Leone XIV: la misura come profezia

La Treccani sceglie Papa Leone XIV come Personaggio dell'anno 2025 per aver improntato il pontificato a sobrietà, misura e ascolto, espressione di una Chiesa povera per i poveri. In un anno segnato da tensioni globali e potenze che ambiscono a "tornare grandi", la parsimonia del primo Papa statunitense emerge come proposta alternativa

(Foto AFP/SIR)

A volte una scelta dice più delle parole che la accompagnano. Quando l’Istituto dell’Enciclopedia Italiana nomina Leone XIV Personaggio dell’anno 2025 per aver improntato il pontificato a “sobrietà, misura e ascolto, espressione ideale di una Chiesa povera per i poveri”, compie un atto culturale. In un anno attraversato da tensioni belliche, economiche e tecnologiche, dove potenze ambiscono a “tornare nuovamente grandi”, un Papa “parsimonioso di presenza e di parole” diventa la proposta di un’altra grammatica del potere. Non moderazione tattica, non prudenza diplomatica: la scelta che governare non significa occupare tutto lo spazio disponibile.
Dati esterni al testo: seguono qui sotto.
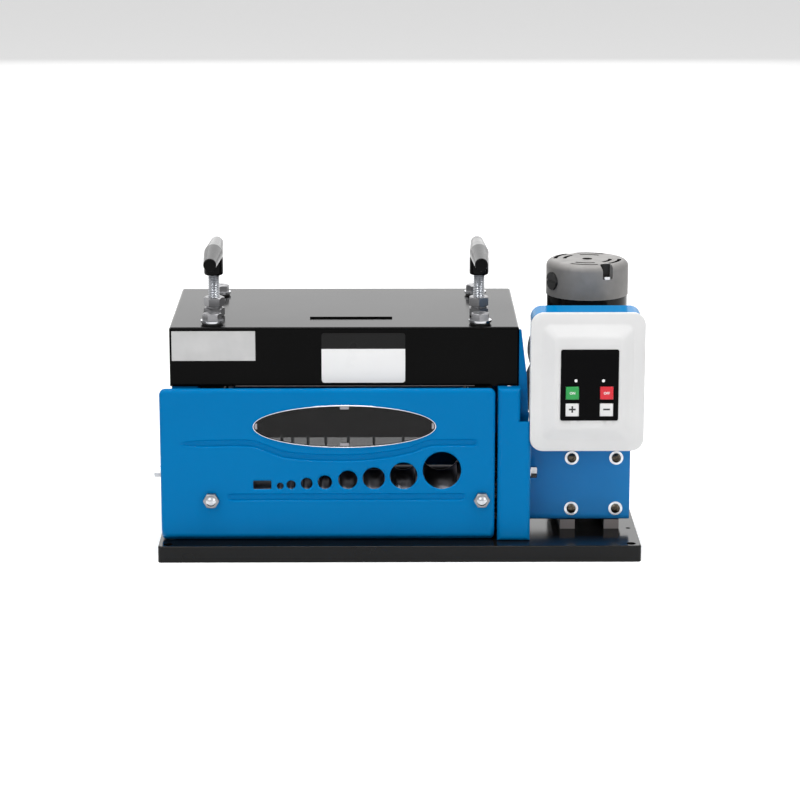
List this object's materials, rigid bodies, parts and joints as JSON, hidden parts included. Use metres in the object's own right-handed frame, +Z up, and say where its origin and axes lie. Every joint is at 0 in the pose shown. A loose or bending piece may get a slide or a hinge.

Il Libro dell’anno della Treccani riconosce altri protagonisti del 2025: Trump con il dominio della scena internazionale, Putin che ha resistito a carezze e sanzioni, Merz nella lenta ascesa in Germania, Sinner e Paolini al vertice del tennis mondiale, Gisèle Pelicot diventata simbolo del riscatto delle donne francesi. Ma la scelta del Personaggio dell’anno cade su chi ha fatto della parsimonia il proprio metodo, indicando che esistono altre forme di leadership, altri modi di incidere sulla storia. In un mondo dove tutti ambiscono a tornare grandi, la misura diventa profezia.

(Foto Treccani)

Leone XIV è il primo Papa statunitense, il primo missionario in senso moderno, il primo agostiniano a guidare la Chiesa. Tre primati che avrebbero potuto trasformarsi in narrazione, in occupazione dello spazio mediatico. Invece sono rimasti sullo sfondo. Il pontificato si è costruito altrove: nella scelta di sottrarsi con pazienza ai tentativi di collocarlo a destra o a sinistra, sul piano politico come su quello teologico. Non per neutralità, ma perché l’agenda è un’altra. Una Chiesa povera per i poveri non è slogan: è il criterio con cui ricollocare le novità del predecessore nel contesto di una Chiesa che cerca l’unità.

La lunga missione in Perù ha lasciato tracce profonde. Nei territori dove la Chiesa non ha peso politico ma solo presenza, si impara un metodo: costruire relazioni senza pretendere visibilità, accompagnare processi senza imporre soluzioni, abitare la complessità senza cancellarla. Questo metodo è diventato pontificato. La riapertura dell’appartamento papale in Vaticano, le vacanze a Castel Gandolfo, la cura delle questioni aperte, l’ascolto delle diverse voci delle gerarchie, un certo ritorno alla tradizione: segnali di una riforma che passa attraverso la pazienza, non attraverso le dichiarazioni. Scelte selettive, risposte misurate, rinvii ponderati.

Il riconoscimento arriva in un anno segnato da guerre, rivalità geopolitiche alimentate dall’intelligenza artificiale, dilemmi etici sul senso del progresso. Al nuovo pontefice – che subito si è imposto come personalità di primo piano – è affidato un compito complicato: far fronte ai compiti della Chiesa nell’orizzonte mondiale. Leone XIV non offre soluzioni immediate perché sa che sono spesso illusorie. Offre un metodo: costruire la pace attraverso l’ascolto, non con le armi ma con la presenza, non con il clamore ma con la cura.

La parsimonia contrasta con ciò che ha dominato il tempo presente: velocità dei cicli mediatici, urgenza di prendere posizione su tutto, tentazione di costruire il consenso attraverso il rumore. È una riforma silenziosa ma strutturale: governare attraverso il tempo e non contro di esso, abitare le tensioni senza pretendere di risolverle subito. In un mondo dove potenze ambiscono a “tornare grandi” mentre altri devono “rimpicciolirsi nella coscienza dei propri diritti”, la scelta di farsi piccoli assume il peso di una profezia politica. Non per debolezza, ma per dare spazio. Non per rinuncia, ma per servizio. Non per invisibilità, ma per lasciare che sia la Chiesa – e non solo il Papa – a occupare il centro. In questa pazienza, scelta come forma di coraggio, si legge un pontificato che ha fatto della sobrietà la propria profezia.